Appeal to the Court of Appeals — Issues Raised
- Private respondents appealed, raising two principal issues:
- (a) Whether the action for rescission of contracts (deed of donation and deed of sale) had prescribed.
- (b) Whether dismissal of the action for rescission of contracts on the ground of prescription required dismissal of the main action for reconveyance of real property.
Court of Appeals Ruling
- On December 23, 1986, the Court of Appeals held that the action had not yet prescribed.
- Dispositive portion: The Order of January 31, 1985 dismissing appellants' complaint was SET ASIDE; Civil Case No. 095-84 was ordered REINSTATED and REMANDED to the lower court for further proceedings. No costs.
- Motions for reconsideration by the Ignao spouses and the Bishop of Imus were denied by the Court of Appeals in a resolution dated February 6, 1987.

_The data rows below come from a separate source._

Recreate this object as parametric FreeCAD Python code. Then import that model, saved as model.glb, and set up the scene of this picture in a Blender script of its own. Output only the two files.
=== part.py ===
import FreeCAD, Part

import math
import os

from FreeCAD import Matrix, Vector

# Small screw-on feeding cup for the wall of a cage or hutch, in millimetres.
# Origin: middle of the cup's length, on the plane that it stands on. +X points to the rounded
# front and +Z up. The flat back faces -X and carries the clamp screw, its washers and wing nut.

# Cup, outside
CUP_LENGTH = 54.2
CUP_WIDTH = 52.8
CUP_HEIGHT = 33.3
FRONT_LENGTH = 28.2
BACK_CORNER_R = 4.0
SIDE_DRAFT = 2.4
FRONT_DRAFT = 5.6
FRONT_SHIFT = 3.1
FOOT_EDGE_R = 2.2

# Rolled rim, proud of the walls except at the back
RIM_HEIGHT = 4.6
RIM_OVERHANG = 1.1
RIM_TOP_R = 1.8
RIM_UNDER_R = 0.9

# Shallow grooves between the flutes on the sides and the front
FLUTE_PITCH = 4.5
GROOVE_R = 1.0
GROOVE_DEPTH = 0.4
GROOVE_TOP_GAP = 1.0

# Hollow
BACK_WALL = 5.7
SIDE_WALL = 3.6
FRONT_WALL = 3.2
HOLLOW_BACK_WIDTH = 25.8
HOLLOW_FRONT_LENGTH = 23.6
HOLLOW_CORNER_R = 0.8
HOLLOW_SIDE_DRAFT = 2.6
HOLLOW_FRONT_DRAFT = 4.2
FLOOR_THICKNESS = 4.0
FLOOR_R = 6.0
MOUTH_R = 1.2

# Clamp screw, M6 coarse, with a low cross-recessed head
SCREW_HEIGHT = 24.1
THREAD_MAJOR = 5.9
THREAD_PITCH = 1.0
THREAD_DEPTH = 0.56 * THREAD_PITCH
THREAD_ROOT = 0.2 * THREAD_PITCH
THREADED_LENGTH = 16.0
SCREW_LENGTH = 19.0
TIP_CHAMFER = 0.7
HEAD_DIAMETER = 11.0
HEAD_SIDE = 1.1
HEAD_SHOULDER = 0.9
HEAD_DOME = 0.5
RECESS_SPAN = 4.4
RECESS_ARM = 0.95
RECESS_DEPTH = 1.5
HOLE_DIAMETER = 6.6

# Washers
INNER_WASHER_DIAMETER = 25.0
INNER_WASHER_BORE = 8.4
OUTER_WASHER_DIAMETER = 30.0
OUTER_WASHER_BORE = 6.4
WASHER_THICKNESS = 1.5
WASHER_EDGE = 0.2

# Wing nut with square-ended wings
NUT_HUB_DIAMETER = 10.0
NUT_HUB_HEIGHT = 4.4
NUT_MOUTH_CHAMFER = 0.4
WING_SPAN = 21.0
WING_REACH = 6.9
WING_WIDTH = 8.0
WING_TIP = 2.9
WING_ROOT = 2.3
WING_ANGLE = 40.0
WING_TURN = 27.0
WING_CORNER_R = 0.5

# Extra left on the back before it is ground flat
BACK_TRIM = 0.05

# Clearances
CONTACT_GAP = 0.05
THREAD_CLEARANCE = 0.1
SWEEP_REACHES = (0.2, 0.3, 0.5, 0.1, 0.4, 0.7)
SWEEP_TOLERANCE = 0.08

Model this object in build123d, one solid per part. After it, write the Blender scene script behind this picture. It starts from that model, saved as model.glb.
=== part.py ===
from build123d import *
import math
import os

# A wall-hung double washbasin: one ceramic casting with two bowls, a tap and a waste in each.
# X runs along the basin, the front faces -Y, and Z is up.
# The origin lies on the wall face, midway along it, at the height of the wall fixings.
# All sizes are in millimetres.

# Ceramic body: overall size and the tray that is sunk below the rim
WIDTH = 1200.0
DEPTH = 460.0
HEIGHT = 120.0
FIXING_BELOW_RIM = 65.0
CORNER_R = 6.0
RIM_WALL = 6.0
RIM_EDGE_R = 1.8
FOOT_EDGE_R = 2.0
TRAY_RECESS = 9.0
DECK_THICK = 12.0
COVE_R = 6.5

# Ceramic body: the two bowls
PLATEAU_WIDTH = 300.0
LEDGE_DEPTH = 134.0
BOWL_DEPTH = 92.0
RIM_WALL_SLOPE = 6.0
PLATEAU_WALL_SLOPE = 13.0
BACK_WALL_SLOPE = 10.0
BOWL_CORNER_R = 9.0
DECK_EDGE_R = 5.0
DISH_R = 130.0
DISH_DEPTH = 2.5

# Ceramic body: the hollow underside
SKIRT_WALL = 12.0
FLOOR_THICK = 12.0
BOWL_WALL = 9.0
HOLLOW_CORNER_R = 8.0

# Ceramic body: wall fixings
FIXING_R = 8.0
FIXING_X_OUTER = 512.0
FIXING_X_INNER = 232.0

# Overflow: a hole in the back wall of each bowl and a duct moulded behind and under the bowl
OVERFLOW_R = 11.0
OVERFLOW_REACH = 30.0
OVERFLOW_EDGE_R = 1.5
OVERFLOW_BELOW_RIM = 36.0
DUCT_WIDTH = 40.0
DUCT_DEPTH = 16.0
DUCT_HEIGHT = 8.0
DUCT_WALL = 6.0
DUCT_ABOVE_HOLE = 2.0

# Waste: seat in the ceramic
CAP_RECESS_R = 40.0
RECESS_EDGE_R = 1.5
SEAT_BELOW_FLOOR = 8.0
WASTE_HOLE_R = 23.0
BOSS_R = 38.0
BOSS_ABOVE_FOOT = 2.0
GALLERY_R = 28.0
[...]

Grounds and Arguments Advanced by Petitioners to the Supreme Court
- Petitioners invoked Article 764 of the Civil Code, arguing that an action for revocation of a donation must be brought within four years from non-compliance with the condition and that the private respondents' cause of action had thereby prescribed.
- Petitioners contended that private respondents’ suit for rescission had prescribed, thus justifying the trial court’s dismissal and contesting the Court of Appeals’ reversal.

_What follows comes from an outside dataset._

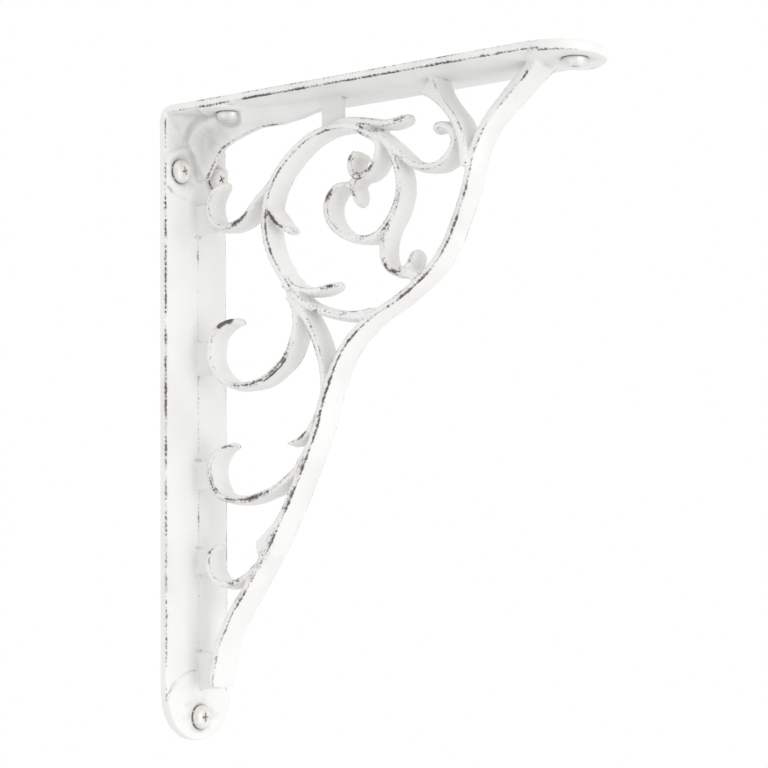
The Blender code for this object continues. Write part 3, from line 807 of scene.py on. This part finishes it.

Supreme Court’s Preliminary Determination on Applicability of Article 764
- The Supreme Court disagreed with petitioners’ invocation of Article 764.
- It recognized Article 764 requires an action for revocation of a donation to be brought within four years from non-compliance, but held that Article 764 was not applicable where the deed itself provided for automatic reversion upon breach.